Was tut die Stadt, um für die drohende Konkurrenz in Ebikon gerüstet zu sein? «Wir müssen uns überlegen, wie die Innenstadt noch attraktiver gestaltet werden kann», so Stefan Roth. Die Stadt pflegt darum regelmässigen Kontakt zu zahlreichen Vertretern der Wirtschaft und deren Verbände, allen voran der City Vereinigung. «Sicher spielt der Branchenmix eine wesentliche Rolle», so Roth. Dieses Jahr etwa habe bereits ein Treffen mit Hauseigentümern der Altstadt-Liegenschaften stattgefunden. «Es geht um Fragen wie Erschliessung, Parkmöglichkeiten und Baubewilligungsverfahren», sagt Stefan Roth. Da müsse die Stadt versuchen, möglichst flexibel zu sein, damit der Detailhandel auf die sich verändernden Bedürfnisse reagieren könne.

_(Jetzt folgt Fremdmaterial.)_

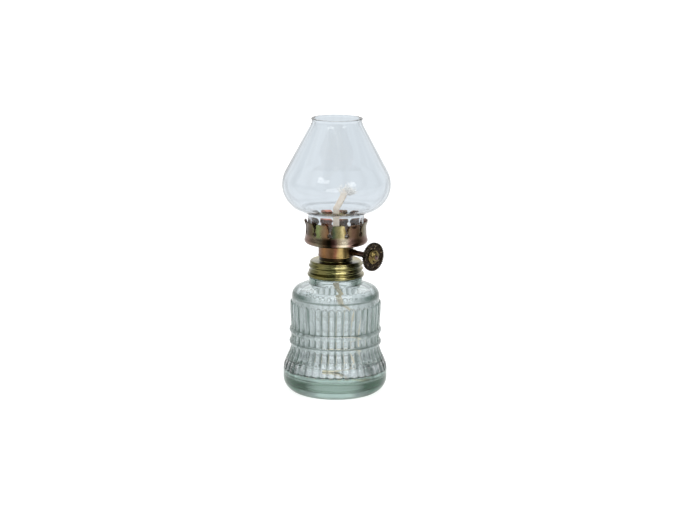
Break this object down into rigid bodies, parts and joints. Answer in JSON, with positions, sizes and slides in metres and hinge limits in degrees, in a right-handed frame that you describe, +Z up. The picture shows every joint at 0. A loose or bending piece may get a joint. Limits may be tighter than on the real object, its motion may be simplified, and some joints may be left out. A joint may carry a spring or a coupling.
{
  "type": "oil lamp",
  "caption": "Miniature oil lamp with a ribbed pressed-glass font, screw-on flat-wick burner with a winding knob, pronged gallery and conical glass chimney.",
  "frame": {"origin": "centre of the font's base, on the surface that the lamp stands on", "axes": "+Z up along the lamp's axis; +X along the winding spindle, towards the knob"},
  "size_m": [0.0548, 0.0548, 0.1401],
  "materials": {
    "font_glass": "pressed glass, pale green, slightly wavy",
    "chimney_glass": "clear blown glass, fire-polished",
    "washer": "matt",
    "collar_metal": "bright olive-gold passivated sheet, rolled thread",
    "drum_metal": "bright copper-gold passivated sheet",
    "gallery_metal": "bright iridescent passivated sheet, red-brown with green and violet tints",
    "tube_metal": "satin",
    "spindle_metal": "dark bronzed",
    "knob_metal": "dark bronze, worn at the teeth",
    "boss_metal": "aged, domed and stepped",
    "cotton": "woven cotton, frayed at the end"
  },
  "bodies": {
    "font": {"font": "font_glass"},
    "gasket": {"neck_gasket": "washer"},
    "burner": {"screw_collar": "collar_metal", "burner_drum": "drum_metal", "gallery": "gallery_metal", "wick_tube": "tube_metal", "spindle_bush": "boss_metal"},
    "spindle": {"spindle": "spindle_metal", "wick_sprockets": "spindle_metal", "knob": "knob_metal", "knob_boss": "boss_metal"},
    "wick": {"wick": "cotton", "wick_tail": "cotton"},
    "chimney": {"chimney": "chimney_glass"}
  },
  "joints": [
    {"name": "burner_rise", "type": "slide", "parent": "font", "child": "gasket", "axis": [0, 0, 1], "range_m": [0, 0.008]},
    {"name": "burner_unscrew", "type": "hinge", "parent": "gasket", "child": "burner", "pos_m": [0, 0, 0.0673], "axis": [0, 0, 1], "range_deg": [0, 1080]},
    {"name": "spindle_turn", "type": "hinge", "parent": "burner", "child": "spindle", "pos_m": [0, 0.0035, 0.0724], "axis": [1, 0, 0], "range_deg": [-118, 241]},
    {"name": "wick_raise", "type": "slide", "parent": "burner", "child": "wick", "axis": [0, 0, 1], "range_m": [-0.0115, 0.0055], "deforming": ["wick_tail"]},
    {"name": "chimney_lift", "type": "slide", "parent": "burner", "child": "chimney", "axis": [0, 0, 1], "range_m": [0, 0.035]}
  ],
  "couplings": [
    {"joint": "burner_rise", "follows": "burner_unscrew", "m_per_rad": 0.0004138},
    {"joint": "spindle_turn", "follows": "wick_raise", "rad_per_m": -357.14}
  ]
}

«Das Angebot muss so kundenorientiert sein, dass die Leute eben nicht in die Mall gehen», bringt es der Stadtpräsident auf den Punkt. Der Stadtrat sei darum bestrebt, die richtige Balance zu finden: Branchenmix, Erschliessung mit öffentlichem und privatem Verkehr, Fussgängerzonen, Parkplätze, Ladenöffnungszeiten etc.

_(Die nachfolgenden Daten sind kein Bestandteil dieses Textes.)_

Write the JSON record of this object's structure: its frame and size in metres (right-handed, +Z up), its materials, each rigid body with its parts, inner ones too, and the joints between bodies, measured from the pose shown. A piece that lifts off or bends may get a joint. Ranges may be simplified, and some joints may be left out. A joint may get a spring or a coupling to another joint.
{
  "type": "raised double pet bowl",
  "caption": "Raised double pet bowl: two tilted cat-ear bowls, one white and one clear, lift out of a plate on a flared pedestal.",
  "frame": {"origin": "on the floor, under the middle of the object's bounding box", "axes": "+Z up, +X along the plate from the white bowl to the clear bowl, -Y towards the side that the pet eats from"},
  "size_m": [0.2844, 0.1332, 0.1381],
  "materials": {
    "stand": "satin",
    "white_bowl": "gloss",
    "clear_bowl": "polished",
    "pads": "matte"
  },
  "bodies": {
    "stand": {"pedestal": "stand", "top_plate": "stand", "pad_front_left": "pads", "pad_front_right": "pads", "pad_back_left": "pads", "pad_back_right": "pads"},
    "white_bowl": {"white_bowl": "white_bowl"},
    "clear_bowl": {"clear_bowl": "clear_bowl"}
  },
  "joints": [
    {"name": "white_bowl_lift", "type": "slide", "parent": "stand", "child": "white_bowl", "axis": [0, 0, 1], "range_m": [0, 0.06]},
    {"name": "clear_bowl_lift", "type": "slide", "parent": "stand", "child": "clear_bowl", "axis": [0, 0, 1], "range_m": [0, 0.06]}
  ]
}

Kein «Heimatschutz» für Geschäfte

Allerdings betont Stefan Roth, dass es nicht Aufgabe der Stadt sei, sich in den freien Markt einzumischen. «Geschäfte, deren Angebot nicht mehr zeitgemäss ist und die keine Kunden mehr haben, verschwinden. Dafür kommen andere. Deshalb wird sich der Branchenmix immer an der Nachfrage orientieren», so Roth. Das sei ein normaler Vorgang, und da mische sich die Stadt nicht ein. «Wir müssen aber für optimale Rahmenbedingungen sorgen.»

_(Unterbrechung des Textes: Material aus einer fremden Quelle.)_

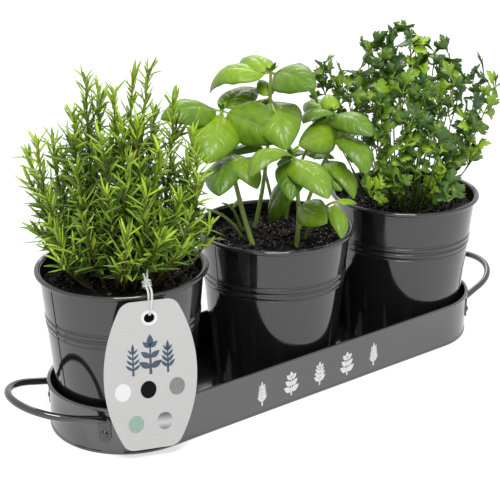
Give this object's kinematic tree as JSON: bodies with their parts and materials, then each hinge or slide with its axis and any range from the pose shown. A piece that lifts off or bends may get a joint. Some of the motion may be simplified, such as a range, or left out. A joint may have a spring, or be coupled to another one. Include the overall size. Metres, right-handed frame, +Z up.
{
  "type": "indoor herb planter",
  "caption": "Long round-ended metal tray with a wire handle at each end, holding tapered pots of growing herbs, with a swing tag on a cord.",
  "frame": {"origin": "on the table under the middle of the tray, in the plane of the tray base's underside", "axes": "+Z up, +X along the tray towards the parsley, the front with the tag faces -Y"},
  "size_m": [0.4052, 0.1462, 0.233],
  "materials": {
    "black_metal": "black powder coat on sheet steel, satin with soft broad highlights",
    "black_wire": "black powder coat on steel wire, satin",
    "black_rivet": "black coated rivets, satin",
    "potting_soil": "damp crumbly compost with pale specks",
    "rosemary_leaf": "matte needles, brown woody stems",
    "basil_leaf": "glossy leaves with pale midribs",
    "parsley_leaf": "satin leaves, pale thin stalks",
    "tag_paper": "uncoated warm grey card",
    "eyelet_white": "white, smooth",
    "white_cord": "white twisted cotton"
  },
  "bodies": {
    "tray": {"tray_base": "black_metal", "tray_wall": "black_metal", "handle_left": "black_wire", "handle_right": "black_wire", "rivets_left": "black_rivet", "rivets_right": "black_rivet"},
    "pot_left": {"pot_left_wall": "black_metal", "pot_left_base": "black_metal"},
    "pot_middle": {"pot_middle_wall": "black_metal", "pot_middle_base": "black_metal"},
    "pot_right": {"pot_right_wall": "black_metal", "pot_right_base": "black_metal"},
    "plant_left": {"soil_left": "potting_soil", "rosemary": "rosemary_leaf", "tag_cord": "white_cord", "cord_knot": "white_cord"},
    "plant_middle": {"soil_middle": "potting_soil", "basil": "basil_leaf"},
    "plant_right": {"soil_right": "potting_soil", "parsley": "parsley_leaf"},
    "tag": {"tag_card": "tag_paper", "tag_eyelet": "eyelet_white"}
  },
  "joints": [
    {"name": "pot_left_lift", "type": "slide", "parent": "tray", "child": "pot_left", "axis": [0, 0, 1], "range_m": [0, 0.06]},
    {"name": "pot_middle_lift", "type": "slide", "parent": "tray", "child": "pot_middle", "axis": [0, 0, 1], "range_m": [0, 0.06]},
    {"name": "pot_right_lift", "type": "slide", "parent": "tray", "child": "pot_right", "axis": [0, 0, 1], "range_m": [0, 0.06]},
    {"name": "plant_left_lift", "type": "slide", "parent": "pot_left", "child": "plant_left", "axis": [0, 0, 1], "range_m": [0, 0.11]},
    {"name": "plant_middle_lift", "type": "slide", "parent": "pot_middle", "child": "plant_middle", "axis": [0, 0, 1], "range_m": [0, 0.11]},
    {"name": "plant_right_lift", "type": "slide", "parent": "pot_right", "child": "plant_right", "axis": [0, 0, 1], "range_m": [0, 0.11]},
    {"name": "tag_swing", "type": "hinge", "parent": "plant_left", "child": "tag", "pos_m": [-0.13697, -0.05471, 0.0932], "axis": [-0.3584, -0.9336, 0], "range_deg": [-25, 15]}
  ]
}
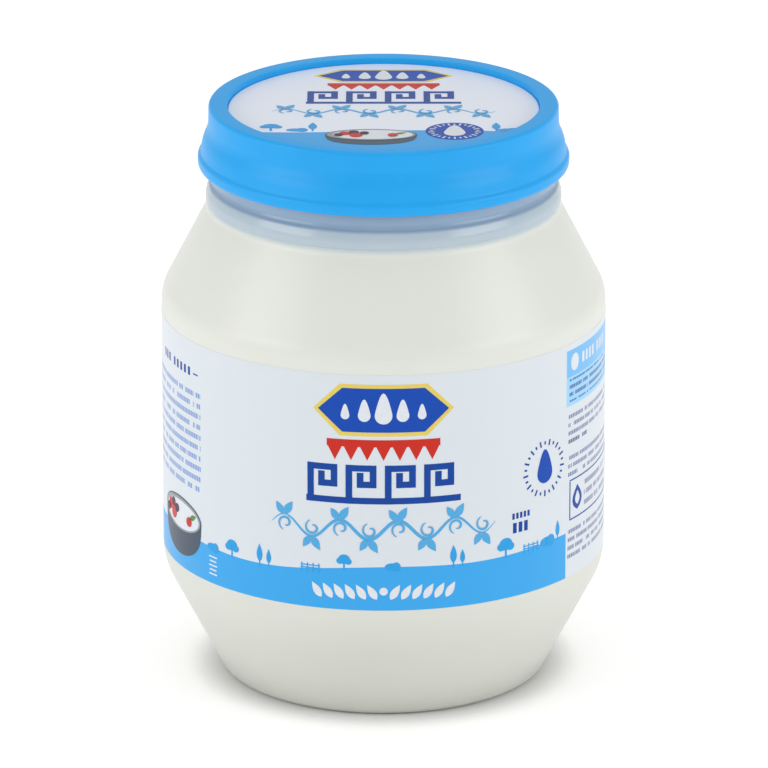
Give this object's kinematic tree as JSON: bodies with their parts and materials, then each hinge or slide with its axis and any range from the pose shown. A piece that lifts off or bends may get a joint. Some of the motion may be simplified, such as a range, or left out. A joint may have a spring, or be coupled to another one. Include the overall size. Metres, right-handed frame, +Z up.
{
  "type": "yoghurt tub",
  "caption": "Shut round plastic tub of yoghurt with sloped shoulder and foot, a blue flared lid, a wrap label and a printed disc in the lid.",
  "frame": {"origin": "centre of the foot ring, on the surface the tub stands on", "axes": "+Z up along the tub's axis; -Y is the front of the label; +X is to the right of the front"},
  "size_m": [0.1092, 0.1092, 0.1434],
  "materials": {
    "tub_plastic": "translucent natural plastic, satin",
    "yogurt": "smooth cream-white yoghurt seen through the tub's wall",
    "lid_plastic": "sky-blue moulded plastic, satin gloss",
    "label_film": null,
    "lid_print": null
  },
  "bodies": {
    "root": {"tub": "tub_plastic", "yogurt": "yogurt", "lid": "lid_plastic", "wrap_label": "label_film", "lid_label": "lid_print"}
  },
  "joints": []
}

Der Stadtrat hat deshalb das Forum attraktive Innenstadt ins Leben gerufen. Man sei intensiv am Arbeiten, versichert der Stadtpräsident. Die vier Themenfelder sind die Nutzung (Detailhandel und Branchenmix), Aufwertung des öffentlichen Raumes, Mobilität (Stichworte Parkhaus Musegg und Carparkplätze) sowie die Kommunikation mit den Bürgern. «Bis Herbst 2016 werden wir erste Erkenntnisse haben und diese zu einer Gesamtstrategie verdichten», so Roth. «Die Luzerner sollen spüren, wohin die Reise geht, wo die Herausforderungen und welches die Lösungsansätze sind.»

500 Geschäfte auf 50’000 Quadratmetern

Über 500 Geschäfte gibt es in Luzerns Innenstadt – wie gross ist bei den betroffenen Ladeninhabern die Angst vor der Mall? «Angst haben wir nicht, aber Respekt», sagt Franz Stalder, Präsident der City Vereinigung. Er ist überzeugt, dass die anderen Shoppingcenter mehr leiden werden als die städtischen Läden. Tatsächlich erhöht sich die gesamte Verkaufsfläche unter den Zentralschweizer Einkaufstempeln um rund 20 Prozent, von 207’000 auf ca. 253’000 Quadratmeter (siehe Grafik). Die Geschäfte der Innenstadt bringen es im Vergleich auf rund 50’000 Quadratmeter Verkaufsfläche.

«In Luzern geht man bummeln, essen und einkaufen. Und das alles in einer schönen, natürlichen Kulisse. Da können geschlossene Center nicht mithalten.»

Franz Stalder, Präsident City Vereinigung

«In Luzern geht man bummeln, essen und einkaufen. Und das alles in einer schönen, natürlichen Kulisse. Da können geschlossene Center nicht mithalten», sagt Stalder. «Die Stadt ist wie ein Shoppingcenter ohne Dach.» Damit habe man eine ganz besondere Attraktivität. Er sieht in der Konkurrenz aus Ebikon auch eine Chance. «Das kann auch Synergien ergeben, plötzlich spricht man von der Shoppingregion Zentralschweiz – das ist auch für uns in Luzern von Vorteil.»

«Wir haben gute Chancen»

Dennoch müsse man gewappnet sein für die kommenden Veränderungen, so Stalder. Mit neuartigen Internetauftritten und verbesserter Freundlichkeit etwa. «Wir müssen unsere Hausaufgaben machen, dann haben wir gute Chancen. Wir haben eine positive Haltung gegenüber den Herausforderungen, welche die Mall of Switzerland bringen wird.»